▸ What the task asks
Reproduce this listing in full.

** Start Data lines **

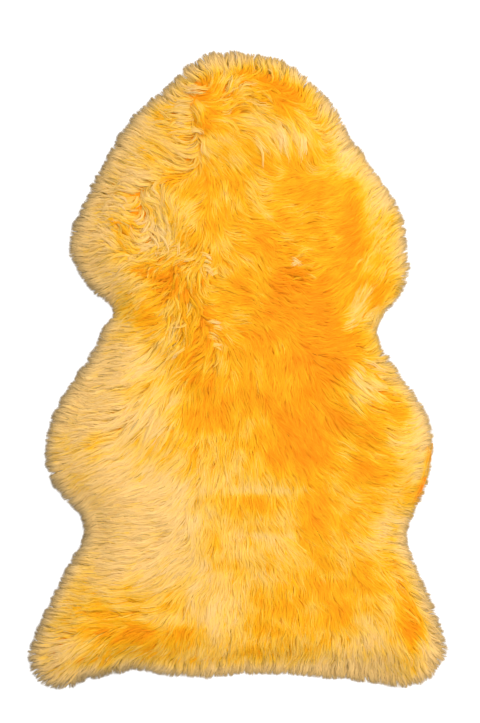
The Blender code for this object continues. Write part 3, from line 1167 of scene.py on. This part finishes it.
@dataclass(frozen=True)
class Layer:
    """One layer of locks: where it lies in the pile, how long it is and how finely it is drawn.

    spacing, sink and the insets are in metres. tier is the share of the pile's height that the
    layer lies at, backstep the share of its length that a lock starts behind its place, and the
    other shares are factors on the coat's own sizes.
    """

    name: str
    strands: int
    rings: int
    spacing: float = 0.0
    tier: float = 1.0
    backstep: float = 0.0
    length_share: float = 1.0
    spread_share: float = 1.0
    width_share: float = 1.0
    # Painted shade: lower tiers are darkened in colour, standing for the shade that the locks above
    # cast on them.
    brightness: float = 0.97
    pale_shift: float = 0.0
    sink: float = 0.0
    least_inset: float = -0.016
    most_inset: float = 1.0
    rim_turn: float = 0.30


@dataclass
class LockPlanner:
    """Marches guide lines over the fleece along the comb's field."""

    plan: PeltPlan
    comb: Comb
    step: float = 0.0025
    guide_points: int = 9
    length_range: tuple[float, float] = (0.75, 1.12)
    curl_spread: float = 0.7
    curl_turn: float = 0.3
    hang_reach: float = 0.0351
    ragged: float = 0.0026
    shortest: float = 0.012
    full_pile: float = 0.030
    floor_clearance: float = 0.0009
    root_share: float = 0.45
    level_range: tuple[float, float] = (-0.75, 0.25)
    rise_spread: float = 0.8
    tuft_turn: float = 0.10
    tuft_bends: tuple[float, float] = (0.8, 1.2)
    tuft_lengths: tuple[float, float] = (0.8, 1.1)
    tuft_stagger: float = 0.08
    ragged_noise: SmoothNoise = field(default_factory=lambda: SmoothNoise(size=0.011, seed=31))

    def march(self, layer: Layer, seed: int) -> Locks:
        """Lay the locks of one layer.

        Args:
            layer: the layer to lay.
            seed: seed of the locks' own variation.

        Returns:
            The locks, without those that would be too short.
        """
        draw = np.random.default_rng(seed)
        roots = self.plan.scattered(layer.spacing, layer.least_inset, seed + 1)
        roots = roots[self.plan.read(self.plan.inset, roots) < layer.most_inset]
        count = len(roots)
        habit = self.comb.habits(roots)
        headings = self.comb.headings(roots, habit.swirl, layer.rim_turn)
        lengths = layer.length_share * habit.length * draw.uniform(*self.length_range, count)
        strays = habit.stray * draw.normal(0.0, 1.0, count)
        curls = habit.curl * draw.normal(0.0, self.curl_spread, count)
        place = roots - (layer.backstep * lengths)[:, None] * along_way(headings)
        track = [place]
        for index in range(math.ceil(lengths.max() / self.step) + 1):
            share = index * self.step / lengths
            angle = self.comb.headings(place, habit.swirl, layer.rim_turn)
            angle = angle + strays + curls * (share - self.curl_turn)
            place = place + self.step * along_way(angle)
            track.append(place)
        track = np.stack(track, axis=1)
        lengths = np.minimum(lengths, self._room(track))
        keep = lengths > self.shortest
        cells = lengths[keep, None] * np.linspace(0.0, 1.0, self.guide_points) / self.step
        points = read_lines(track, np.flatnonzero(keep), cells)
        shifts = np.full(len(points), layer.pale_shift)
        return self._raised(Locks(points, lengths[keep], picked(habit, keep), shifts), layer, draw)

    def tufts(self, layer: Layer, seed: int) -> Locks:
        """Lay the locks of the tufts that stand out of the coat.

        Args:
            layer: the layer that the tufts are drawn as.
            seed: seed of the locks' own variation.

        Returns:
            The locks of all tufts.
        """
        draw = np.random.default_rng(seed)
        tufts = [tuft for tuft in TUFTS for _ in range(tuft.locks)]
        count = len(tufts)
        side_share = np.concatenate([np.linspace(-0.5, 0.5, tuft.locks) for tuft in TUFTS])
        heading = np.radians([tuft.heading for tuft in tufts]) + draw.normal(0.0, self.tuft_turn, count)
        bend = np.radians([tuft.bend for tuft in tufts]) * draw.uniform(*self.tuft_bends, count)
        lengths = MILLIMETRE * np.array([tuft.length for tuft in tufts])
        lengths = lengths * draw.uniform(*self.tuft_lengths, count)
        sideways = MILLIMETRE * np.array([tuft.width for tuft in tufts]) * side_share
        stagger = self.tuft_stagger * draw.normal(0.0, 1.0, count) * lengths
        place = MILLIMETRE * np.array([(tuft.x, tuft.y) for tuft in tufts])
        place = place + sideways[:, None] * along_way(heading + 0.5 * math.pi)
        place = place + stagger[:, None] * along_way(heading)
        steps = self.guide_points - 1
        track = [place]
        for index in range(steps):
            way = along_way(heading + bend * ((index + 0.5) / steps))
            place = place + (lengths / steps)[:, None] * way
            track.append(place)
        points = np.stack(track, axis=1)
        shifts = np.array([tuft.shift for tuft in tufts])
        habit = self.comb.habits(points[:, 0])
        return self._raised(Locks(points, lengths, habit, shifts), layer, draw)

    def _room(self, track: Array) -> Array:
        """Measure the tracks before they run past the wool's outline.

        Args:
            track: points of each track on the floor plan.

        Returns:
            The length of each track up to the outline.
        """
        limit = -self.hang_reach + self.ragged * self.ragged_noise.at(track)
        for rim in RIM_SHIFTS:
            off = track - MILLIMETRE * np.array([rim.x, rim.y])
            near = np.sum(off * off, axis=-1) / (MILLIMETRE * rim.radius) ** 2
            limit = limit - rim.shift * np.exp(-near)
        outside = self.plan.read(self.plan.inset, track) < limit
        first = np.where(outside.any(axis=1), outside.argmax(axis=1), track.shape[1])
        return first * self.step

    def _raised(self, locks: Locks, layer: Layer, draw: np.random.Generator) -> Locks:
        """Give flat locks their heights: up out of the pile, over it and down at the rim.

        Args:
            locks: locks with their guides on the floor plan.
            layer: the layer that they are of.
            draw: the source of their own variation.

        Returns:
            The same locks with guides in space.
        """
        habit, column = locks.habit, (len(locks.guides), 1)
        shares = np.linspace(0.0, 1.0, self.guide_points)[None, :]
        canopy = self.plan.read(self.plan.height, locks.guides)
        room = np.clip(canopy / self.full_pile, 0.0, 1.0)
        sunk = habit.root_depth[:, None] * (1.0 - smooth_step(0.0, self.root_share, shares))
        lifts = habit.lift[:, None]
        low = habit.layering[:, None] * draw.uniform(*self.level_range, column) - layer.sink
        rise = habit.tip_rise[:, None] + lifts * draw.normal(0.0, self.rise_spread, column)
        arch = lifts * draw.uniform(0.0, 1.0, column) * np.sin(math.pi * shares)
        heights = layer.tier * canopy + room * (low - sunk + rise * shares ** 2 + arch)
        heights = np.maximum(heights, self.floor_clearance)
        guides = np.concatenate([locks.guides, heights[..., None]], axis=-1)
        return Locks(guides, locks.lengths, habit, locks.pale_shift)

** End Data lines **

▸ Task output
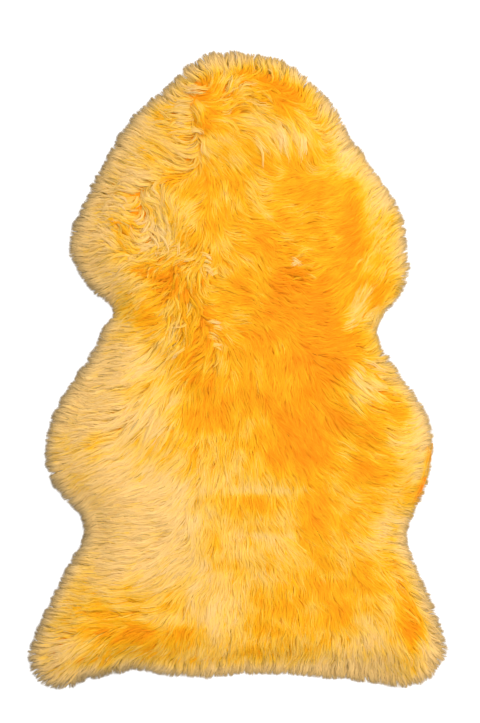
The Blender code for this object continues. Write part 3, from line 1167 of scene.py on. This part finishes it.
@dataclass(frozen=True)
class Layer:
    """One layer of locks: where it lies in the pile, how long it is and how finely it is drawn.

    spacing, sink and the insets are in metres. tier is the share of the pile's height that the
    layer lies at, backstep the share of its length that a lock starts behind its place, and the
    other shares are factors on the coat's own sizes.
    """

    name: str
    strands: int
    rings: int
    spacing: float = 0.0
    tier: float = 1.0
    backstep: float = 0.0
    length_share: float = 1.0
    spread_share: float = 1.0
    width_share: float = 1.0
    # Painted shade: lower tiers are darkened in colour, standing for the shade that the locks above
    # cast on them.
    brightness: float = 0.97
    pale_shift: float = 0.0
    sink: float = 0.0
    least_inset: float = -0.016
    most_inset: float = 1.0
    rim_turn: float = 0.30


@dataclass
class LockPlanner:
    """Marches guide lines over the fleece along the comb's field."""

    plan: PeltPlan
    comb: Comb
    step: float = 0.0025
    guide_points: int = 9
    length_range: tuple[float, float] = (0.75, 1.12)
    curl_spread: float = 0.7
    curl_turn: float = 0.3
    hang_reach: float = 0.0351
    ragged: float = 0.0026
    shortest: float = 0.012
    full_pile: float = 0.030
    floor_clearance: float = 0.0009
    root_share: float = 0.45
    level_range: tuple[float, float] = (-0.75, 0.25)
    rise_spread: float = 0.8
    tuft_turn: float = 0.10
    tuft_bends: tuple[float, float] = (0.8, 1.2)
    tuft_lengths: tuple[float, float] = (0.8, 1.1)
    tuft_stagger: float = 0.08
    ragged_noise: SmoothNoise = field(default_factory=lambda: SmoothNoise(size=0.011, seed=31))

    def march(self, layer: Layer, seed: int) -> Locks:
        """Lay the locks of one layer.

        Args:
            layer: the layer to lay.
            seed: seed of the locks' own variation.

        Returns:
            The locks, without those that would be too short.
        """
        draw = np.random.default_rng(seed)
        roots = self.plan.scattered(layer.spacing, layer.least_inset, seed + 1)
        roots = roots[self.plan.read(self.plan.inset, roots) < layer.most_inset]
        count = len(roots)
        habit = self.comb.habits(roots)
        headings = self.comb.headings(roots, habit.swirl, layer.rim_turn)
        lengths = layer.length_share * habit.length * draw.uniform(*self.length_range, count)
        strays = habit.stray * draw.normal(0.0, 1.0, count)
        curls = habit.curl * draw.normal(0.0, self.curl_spread, count)
        place = roots - (layer.backstep * lengths)[:, None] * along_way(headings)
        track = [place]
        for index in range(math.ceil(lengths.max() / self.step) + 1):
            share = index * self.step / lengths
            angle = self.comb.headings(place, habit.swirl, layer.rim_turn)
            angle = angle + strays + curls * (share - self.curl_turn)
            place = place + self.step * along_way(angle)
            track.append(place)
        track = np.stack(track, axis=1)
        lengths = np.minimum(lengths, self._room(track))
        keep = lengths > self.shortest
        cells = lengths[keep, None] * np.linspace(0.0, 1.0, self.guide_points) / self.step
        points = read_lines(track, np.flatnonzero(keep), cells)
        shifts = np.full(len(points), layer.pale_shift)
        return self._raised(Locks(points, lengths[keep], picked(habit, keep), shifts), layer, draw)

    def tufts(self, layer: Layer, seed: int) -> Locks:
        """Lay the locks of the tufts that stand out of the coat.

        Args:
            layer: the layer that the tufts are drawn as.
            seed: seed of the locks' own variation.

        Returns:
            The locks of all tufts.
        """
        draw = np.random.default_rng(seed)
        tufts = [tuft for tuft in TUFTS for _ in range(tuft.locks)]
        count = len(tufts)
        side_share = np.concatenate([np.linspace(-0.5, 0.5, tuft.locks) for tuft in TUFTS])
        heading = np.radians([tuft.heading for tuft in tufts]) + draw.normal(0.0, self.tuft_turn, count)
        bend = np.radians([tuft.bend for tuft in tufts]) * draw.uniform(*self.tuft_bends, count)
        lengths = MILLIMETRE * np.array([tuft.length for tuft in tufts])
        lengths = lengths * draw.uniform(*self.tuft_lengths, count)
        sideways = MILLIMETRE * np.array([tuft.width for tuft in tufts]) * side_share
        stagger = self.tuft_stagger * draw.normal(0.0, 1.0, count) * lengths
        place = MILLIMETRE * np.array([(tuft.x, tuft.y) for tuft in tufts])
        place = place + sideways[:, None] * along_way(heading + 0.5 * math.pi)
        place = place + stagger[:, None] * along_way(heading)
        steps = self.guide_points - 1
        track = [place]
        for index in range(steps):
            way = along_way(heading + bend * ((index + 0.5) / steps))
            place = place + (lengths / steps)[:, None] * way
            track.append(place)
        points = np.stack(track, axis=1)
        shifts = np.array([tuft.shift for tuft in tufts])
        habit = self.comb.habits(points[:, 0])
        return self._raised(Locks(points, lengths, habit, shifts), layer, draw)

    def _room(self, track: Array) -> Array:
        """Measure the tracks before they run past the wool's outline.

        Args:
            track: points of each track on the floor plan.

        Returns:
            The length of each track up to the outline.
        """
        limit = -self.hang_reach + self.ragged * self.ragged_noise.at(track)
        for rim in RIM_SHIFTS:
            off = track - MILLIMETRE * np.array([rim.x, rim.y])
            near = np.sum(off * off, axis=-1) / (MILLIMETRE * rim.radius) ** 2
            limit = limit - rim.shift * np.exp(-near)
        outside = self.plan.read(self.plan.inset, track) < limit
        first = np.where(outside.any(axis=1), outside.argmax(axis=1), track.shape[1])
        return first * self.step

    def _raised(self, locks: Locks, layer: Layer, draw: np.random.Generator) -> Locks:
        """Give flat locks their heights: up out of the pile, over it and down at the rim.

        Args:
            locks: locks with their guides on the floor plan.
            layer: the layer that they are of.
            draw: the source of their own variation.

        Returns:
            The same locks with guides in space.
        """
        habit, column = locks.habit, (len(locks.guides), 1)
        shares = np.linspace(0.0, 1.0, self.guide_points)[None, :]
        canopy = self.plan.read(self.plan.height, locks.guides)
        room = np.clip(canopy / self.full_pile, 0.0, 1.0)
        sunk = habit.root_depth[:, None] * (1.0 - smooth_step(0.0, self.root_share, shares))
        lifts = habit.lift[:, None]
        low = habit.layering[:, None] * draw.uniform(*self.level_range, column) - layer.sink
        rise = habit.tip_rise[:, None] + lifts * draw.normal(0.0, self.rise_spread, column)
        arch = lifts * draw.uniform(0.0, 1.0, column) * np.sin(math.pi * shares)
        heights = layer.tier * canopy + room * (low - sunk + rise * shares ** 2 + arch)
        heights = np.maximum(heights, self.floor_clearance)
        guides = np.concatenate([locks.guides, heights[..., None]], axis=-1)
        return Locks(guides, locks.lengths, habit, locks.pale_shift)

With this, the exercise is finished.